A Little History of the Little Book
A version of this blog post appeared in abridged form on Polaris and in the Hamilton College Spectator on February 13, 2004.
We pass the building every day, yet most of us have been inside only once. Upon matriculation, we entered Kirkland Cottage to sign the College Register. An administrator then gave us each a copy of The Elements of Style by William Strunk Jr. and E.B. White, a practice that began in 1999. With Hamilton’s commitment to a “writing-intensive experience,” this “little book,” as Strunk sardonically called it, unites all Hamiltonians; so shouldn’t we know more about it? Here’s a little history:
In 1918, as mandatory reading for the fall semester of his English 8 course at Cornell University, Professor William Strunk Jr. copyrighted and privately published in Ithaca, New York, a textbook titled The Elements of Style. Arguing that one must first know the rules before breaking them, Strunk intended his reference book “for use in English courses in which the practice of composition is combined with the study of literature.”
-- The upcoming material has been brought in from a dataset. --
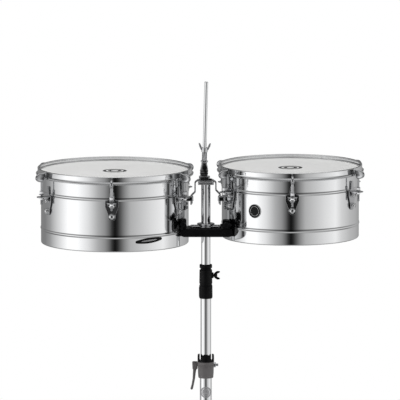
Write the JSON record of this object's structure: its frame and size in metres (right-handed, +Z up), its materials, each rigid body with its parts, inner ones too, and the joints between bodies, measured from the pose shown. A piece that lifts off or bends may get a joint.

In 1919 Strunk reprinted The Elements for the spring and fall semesters of that year’s course, in which one Elwyn Brooks White was a pupil. The next year, Strunk had his textbook published, by Harcourt Brace and Company, as a 52-page book; this is often called the “first trade edition.” In 1935, two years before Strunk ended his 46-year tenure at Cornell, one of his sons, Oliver, copyrighted a “revised edition” of The Elements by William Strunk Jr. and Edward A. Tenney. (A search on Amazon.com reveals nothing about Tenney.)
Strunk died in 1946. In early 1957, H.A. Stevenson, editor of the Cornell Alumni News, filched from the campus library one of its two remaining copies of The Elements and mailed it to a longtime friend, E.B. White. Seeing the book again inspired White to write an affectionate piece about his late professor for the New Yorker. An editor at the Macmillan Company, J.G. Case, spotted the article and asked White if he’d like to revive the book.
Case’s original proposition was to use White’s essay as an introduction, but the project expanded and White revised the text as well. According to Letters of E.B. White, Case commissioned several grammarians well versed in the textbook field to submit suggestions to White. No doubt, Strunk would have applauded his co-author’s retort: “If the White-Strunk opus has any virtue, any hope of circulation, it lies in our keeping its edges sharp and clear, not in rounding them off cleverly. . . . Any attempt to tamper with this prickly design will get nobody nowhere fast.”
Thus was born The Elements of Style, with Revisions, an Introduction, and a New Chapter on Writing by E.B. White (1959).
In 1972, White published a second revision with the help of Eleanor Gould Packard. A longtime copy editor and authority on grammar and style at the New Yorker, Miss Gould had bought a copy of The Elements when it first appeared, marked it up as she would mark a raw proof, and slid it into a drawer of her desk. White knew nothing about this—Miss Gould was too shy to admit doing it—but later, when The Elements was up for revision, White asked for her help. She agreed, and revealed that she had in her possession a marked-up first edition.
In 1979 White published a third edition, which included an index prepared by Lieutenant Colonel Laurence W. Mazzeno of the United States Naval Academy.
White died on October 1, 1985, but The Elements of Style lives on, published in hardcover and paperback by Allyn and Bacon. For the “modestly updated” fourth edition, Roger Angell, E.B. White’s stepson and also a New Yorker staff writer, wrote the foreword; Charles Osgood, who also produced a video called The Elements of Style Video, wrote the afterward; and Robert DiYanni furnished a glossary. The book remains, as The Chicago Manual of Style puts it, a pithy “classic that offers excellent practical advice.”